Walker believes that more persons will be attracted to St Thomas, resulting in short and long-term economic benefits to the parish.

“More money will be in circulation and there will be more opportunities, as investors and businesses will be incentivised to operate within the parish,” he predicts.

CONVENIENT, LONG OVERDUE

Entrepreneur Ivy Buckley was born and raised in St Thomas.

Currently residing in Kingston, Ms Buckley says that before now, the road conditions in her home parish had prevented her from making regular visits, and affected some of her close, personal relationships with family and friends.

“It was depressing thinking of going back home and travelling on the roads. Even when I started driving, it got more depressing because I started thinking of the damage to my vehicle, so it caused me to delay my journey back home,” she details.

As a result, Buckley says she grew apart from her community, explaining that “even though I would want to go back and talk to some of the younger folks and help them with their schoolwork, it really made me depressed because I no longer wanted to do those things due to the journey”.

She is now happy with the transformation: “Seeing the road now, everybody I tell about it.”

“Everybody that I am having a conversation with, I would tell them how easy it is to go home to St Thomas on the new road. That’s my opening line in a conversation nowadays. It was just so convenient, long overdue, and a breath of fresh air. The view? Oh my gosh, Ochi (Ocho Rios) has nothing on us. I had to stop and take a picture of the view and I saw multiple persons stopping and taking a picture of the view,” she recalls.

Buckley says she is looking forward to even more trips to the parish to visit her loved ones, as home now feels like “just a stone’s throw away”.

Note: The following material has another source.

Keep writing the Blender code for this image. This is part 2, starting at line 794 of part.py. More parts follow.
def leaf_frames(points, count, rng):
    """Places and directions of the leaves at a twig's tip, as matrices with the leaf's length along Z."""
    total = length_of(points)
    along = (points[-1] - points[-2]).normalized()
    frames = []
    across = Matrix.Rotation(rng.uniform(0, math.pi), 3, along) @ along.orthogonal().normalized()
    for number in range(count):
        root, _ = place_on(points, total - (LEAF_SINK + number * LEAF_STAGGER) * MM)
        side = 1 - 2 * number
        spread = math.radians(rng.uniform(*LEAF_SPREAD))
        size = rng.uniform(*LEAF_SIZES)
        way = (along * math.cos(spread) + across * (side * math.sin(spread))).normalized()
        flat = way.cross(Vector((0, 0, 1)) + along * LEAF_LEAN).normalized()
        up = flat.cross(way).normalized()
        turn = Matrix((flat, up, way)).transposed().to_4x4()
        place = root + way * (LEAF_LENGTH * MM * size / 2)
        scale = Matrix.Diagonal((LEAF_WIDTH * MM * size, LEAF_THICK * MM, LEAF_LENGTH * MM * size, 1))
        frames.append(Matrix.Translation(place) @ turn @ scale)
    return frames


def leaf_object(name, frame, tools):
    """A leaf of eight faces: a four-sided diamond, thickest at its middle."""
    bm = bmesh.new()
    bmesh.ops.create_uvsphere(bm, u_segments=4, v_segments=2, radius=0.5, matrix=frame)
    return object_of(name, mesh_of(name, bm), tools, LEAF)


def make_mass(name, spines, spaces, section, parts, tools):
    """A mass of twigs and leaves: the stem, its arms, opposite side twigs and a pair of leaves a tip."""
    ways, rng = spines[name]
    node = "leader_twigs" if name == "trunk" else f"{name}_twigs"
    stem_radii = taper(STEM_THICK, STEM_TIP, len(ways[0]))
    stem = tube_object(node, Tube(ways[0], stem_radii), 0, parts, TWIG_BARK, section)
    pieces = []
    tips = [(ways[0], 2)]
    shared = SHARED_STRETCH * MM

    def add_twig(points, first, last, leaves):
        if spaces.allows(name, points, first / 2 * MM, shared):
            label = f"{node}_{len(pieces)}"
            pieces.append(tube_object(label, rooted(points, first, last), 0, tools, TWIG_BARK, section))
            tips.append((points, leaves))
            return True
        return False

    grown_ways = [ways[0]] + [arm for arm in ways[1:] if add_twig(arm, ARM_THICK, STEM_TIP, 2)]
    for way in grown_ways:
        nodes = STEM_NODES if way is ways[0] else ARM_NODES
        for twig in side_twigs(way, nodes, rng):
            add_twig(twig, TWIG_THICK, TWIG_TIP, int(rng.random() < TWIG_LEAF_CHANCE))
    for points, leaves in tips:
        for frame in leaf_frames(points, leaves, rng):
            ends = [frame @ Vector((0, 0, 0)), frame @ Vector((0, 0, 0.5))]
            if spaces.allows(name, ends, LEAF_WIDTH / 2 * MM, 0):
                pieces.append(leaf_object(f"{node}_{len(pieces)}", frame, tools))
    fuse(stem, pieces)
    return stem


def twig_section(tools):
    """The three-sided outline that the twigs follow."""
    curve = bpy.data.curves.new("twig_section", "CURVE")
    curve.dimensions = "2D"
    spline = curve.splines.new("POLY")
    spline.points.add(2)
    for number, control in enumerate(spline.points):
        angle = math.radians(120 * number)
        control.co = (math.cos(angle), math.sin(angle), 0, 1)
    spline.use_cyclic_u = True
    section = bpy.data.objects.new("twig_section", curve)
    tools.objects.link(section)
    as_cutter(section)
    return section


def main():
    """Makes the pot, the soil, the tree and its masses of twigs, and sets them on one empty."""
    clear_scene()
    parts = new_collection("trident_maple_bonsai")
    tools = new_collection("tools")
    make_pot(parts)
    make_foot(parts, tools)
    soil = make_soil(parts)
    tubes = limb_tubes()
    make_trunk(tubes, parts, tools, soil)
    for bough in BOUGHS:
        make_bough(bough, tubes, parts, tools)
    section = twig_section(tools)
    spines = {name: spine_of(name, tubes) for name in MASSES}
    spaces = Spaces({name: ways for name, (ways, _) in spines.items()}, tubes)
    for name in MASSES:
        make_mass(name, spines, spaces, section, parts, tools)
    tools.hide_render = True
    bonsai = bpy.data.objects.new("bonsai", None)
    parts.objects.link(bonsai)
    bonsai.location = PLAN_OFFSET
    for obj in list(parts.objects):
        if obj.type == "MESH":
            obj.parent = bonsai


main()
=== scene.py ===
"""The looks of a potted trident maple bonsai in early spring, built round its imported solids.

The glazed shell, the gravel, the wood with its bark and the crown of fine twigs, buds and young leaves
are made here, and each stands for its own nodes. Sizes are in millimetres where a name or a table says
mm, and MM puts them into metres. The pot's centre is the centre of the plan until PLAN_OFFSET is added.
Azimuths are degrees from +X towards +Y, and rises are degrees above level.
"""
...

“It’s like I was holding my breath all these years and finally now being able to exhale and relax on my journey home; it no longer feels depressing or stressful,” she says.

Cosmetologist in the Seaforth area, Shellonise Haye Noyan, lives and works within the parish, which means she only uses the Morant Bay to Harbour View leg of the highway from time to time, when the need arises.

Her latest journey on the route, since the start of the year, has been an impressive one, she says. “From Albion to Kingston is lovely and you can reach Kingston in no time,” she notes.

Noyan, however, bemoans the traffic congestion she encountered in the Yallahs square area due to the ongoing roadworks and hopes that very soon, this section of the SCHIP will catch up with the others that are at an advanced stage of completion.

The SCHIP is being implemented by the Ministry of Economic Growth and Job Creation, with co-funding from the Government of Jamaica and China EX-IM Bank.

The objective of the project is to improve the alignment and capacity of the existing southern coastal main arterial road to make it safe and efficient, free from flooding, and provide for future development.